虽然在印度,霍布斯鲍姆对工业工人阶级历史的依恋被证明是革命的障碍,但在巴西这不成问题,巴西是一个由工人主导的政党(即PT)正在成为现实的国家。讽刺的是,当霍布斯鲍姆在演讲“劳工的前进停止了吗?”(1978年)宣布劳工运动的终结而引起英国左派的愤怒的那一刻,他同时在庆祝巴西以劳工为基础的工人阶级政治组织。这种矛盾完美地体现了80年代全球马克思主义辩论的大分裂,为了跨越这两个不同的世界,霍布斯鲍姆最好有一个分裂的人格。

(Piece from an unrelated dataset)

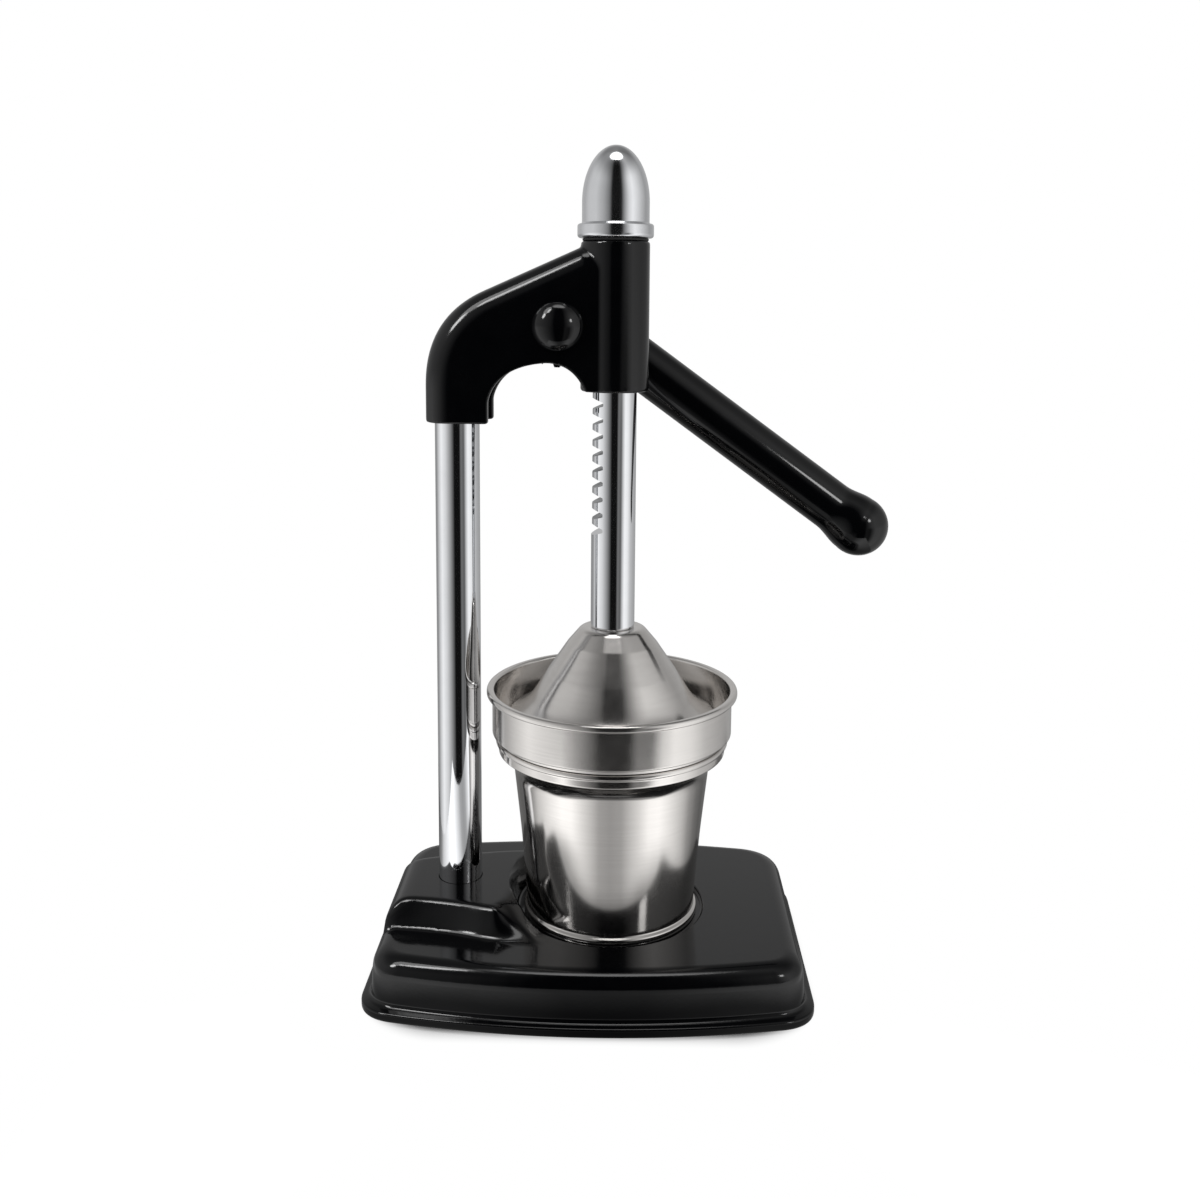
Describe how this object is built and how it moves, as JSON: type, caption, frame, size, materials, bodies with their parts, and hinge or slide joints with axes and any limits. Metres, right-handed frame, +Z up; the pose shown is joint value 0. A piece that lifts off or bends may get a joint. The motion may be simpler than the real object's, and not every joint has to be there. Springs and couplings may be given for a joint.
{
  "type": "lever citrus juice press",
  "caption": "Bench citrus press: a lever and pinion drive a toothed rod and steel bell down over a reamer in a bowl on a cup; enamelled base, post and head.",
  "frame": {"origin": "on the table, below the middle of the whole press's outline in plan, lever included; the press axis (rod, bell, bowl and cup) stands at x = -0.0117, y = -0.0018", "axes": "+Z up along the rod and the post, +X towards the side that the lever points to at rest, -Y towards the user, who sees the dome on the head"},
  "size_m": [0.2528, 0.1564, 0.3979],
  "materials": {
    "enamel": "gloss black enamel",
    "chrome": "polished chrome plate",
    "brushed_stainless": "stainless steel brushed around the axis",
    "steel": "machined steel, lightly oiled",
    "zinc": "zinc plated",
    "rubber": "matt black rubber",
    "black_plastic": "gloss black",
    "bronze": "plain sintered bronze"
  },
  "bodies": {
    "frame": {"base_casting": "enamel", "foot_front_left": "rubber", "foot_front_right": "rubber", "foot_back_left": "rubber", "foot_back_right": "rubber", "foot_screw_front_left": "zinc", "foot_screw_front_right": "zinc", "foot_screw_back_left": "zinc", "foot_screw_back_right": "zinc", "post_tube": "chrome", "post_plug": "steel", "post_washer": "zinc", "post_bolt": "zinc", "head_casting": "enamel", "head_set_screw": "steel", "guide_lower": "bronze", "guide_upper": "bronze", "shaft_bush_front": "bronze", "shaft_bush_back": "bronze", "shaft_dome_cap": "black_plastic"},
    "lever": {"lever_hub": "enamel", "lever_core": "steel", "lever_grip": "black_plastic", "lever_washer": "zinc", "lever_nut": "zinc", "pinion_gear": "steel", "pinion_key": "steel", "pinion_shaft": "steel"},
    "rack": {"rack_rod": "chrome", "rack_cap": "chrome", "cap_bumper": "rubber", "presser_bell": "brushed_stainless", "presser_washer": "zinc", "presser_nut": "zinc"},
    "cup": {"juice_cup": "brushed_stainless"},
    "bowl": {"funnel_bowl": "brushed_stainless"},
    "reamer": {"reamer_strainer": "brushed_stainless"}
  },
  "joints": [
    {"name": "lever_hinge", "type": "hinge", "parent": "frame", "child": "lever", "pos_m": [-0.03788, 0, 0.3144], "axis": [0, -1, 0], "range_deg": [0, 190]},
    {"name": "rack_slide", "type": "slide", "parent": "frame", "child": "rack", "axis": [0, 0, 1], "range_m": [0, 0.06]},
    {"name": "cup_lift", "type": "slide", "parent": "frame", "child": "cup", "axis": [0, 0, 1], "range_m": [0, 0.0026]},
    {"name": "bowl_lift", "type": "slide", "parent": "cup", "child": "bowl", "axis": [0, 0, 1], "range_m": [0, 0.0014]},
    {"name": "reamer_lift", "type": "slide", "parent": "bowl", "child": "reamer", "axis": [0, 0, 1], "range_m": [0, 0.0014]}
  ],
  "couplings": [
    {"joint": "rack_slide", "follows": "lever_hinge", "m_per_rad": 0.018}
  ]
}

90年代和21世纪初是霍布斯鲍姆在巴西声誉的巅峰。 他结识了1995年到2003年执政的中间派总统费尔南多·恩里克·卡多佐和他的继任者、前工会主义者、劳工党的传奇领袖路易斯·伊纳西奥·卢拉·达席尔瓦,卢拉称自己深受这位英国历史学家影响。2003年,霍布斯鲍姆出现在里约热内卢州帕拉蒂新推出的FLIP文学节的头条新闻中,他的书持续上架,在2018年初的一次计数中,巴西版《极端的时代》已累计59次重印。
随着巴西终于迎来后殖民批评,霍布斯鲍姆的影响在过去十年中有所减弱。他的作品节选仍出现在巴西的教科书中,但新一代更了解种族冲突的左翼活动家和学者对他的工人主义持怀疑态度。由于劳工党失去了权力并进入了长期危机,霍布斯鲍姆与该党的关系已开始对他不利。此外,他对身份政治根深蒂固的敌意使他的分析与巴西及其他地区基于身份议题的社会运动的暴增无法调节。霍布斯鲍姆已在2010年初的最后一些文章和采访中庆祝过马克思的“回归”,但对于正在卷土重来的马克思主义是否符合他对马克思主义应该是什么的看法则表示怀疑。
跨国影响力与资本主义图书市场
即使霍布斯鲍姆的影响在印度和巴西开始减弱,也没什么可遗憾的。各方面来看,他已经获得了大多数非小说作家梦寐以求的接受度。重要的是要记住,他只能在非常特定的情境下接触到如此广泛的受众。在20世纪60年代早期到80年代后期,非共产主义国家的马克思主义者参与了越来越多关于资本主义过去和未来,以及最有可能的革命主体大讨论。霍布斯鲍姆在这些讨论中扮演了主角,偶尔也设定议程。
霍氏的成功并非只是因为想法上杰出,局面也确实对他有利。他之所以能如此深度地参加全球辩论,是战后一小群英法马克思主义者对世界产生巨大影响的一部分,也是拉丁美洲和后殖民地南亚对欧洲思想赋予特权地位的结果。这种意识形态架构极大地促进了霍氏对本地的渗透,但自80年代以来,非西方知识分子对马克思主义去中心化的努力正在使它分崩离析。
霍布斯鲍姆知道如何利用出版业的政治优势也助长了他的全球影响——在印度可以获得价格实惠的企鹅文本,巴西高质量翻译的涌现。书的内容当然重要,霍布斯鲍姆的确也是赶上了在60和70年代的印度,80和90年代的巴西对马克思主义思想兴趣的浪潮。但还有许多人写了相同主题,介入了相同的辩论,不同之处在于他们的书并不那么易得。最后,是折角的平装本和褪色的非法复印件使得霍氏声名远扬。吊诡的是,他对寰宇马克思主义的最重要贡献是他精明地掌握了资本主义图书市场的结果。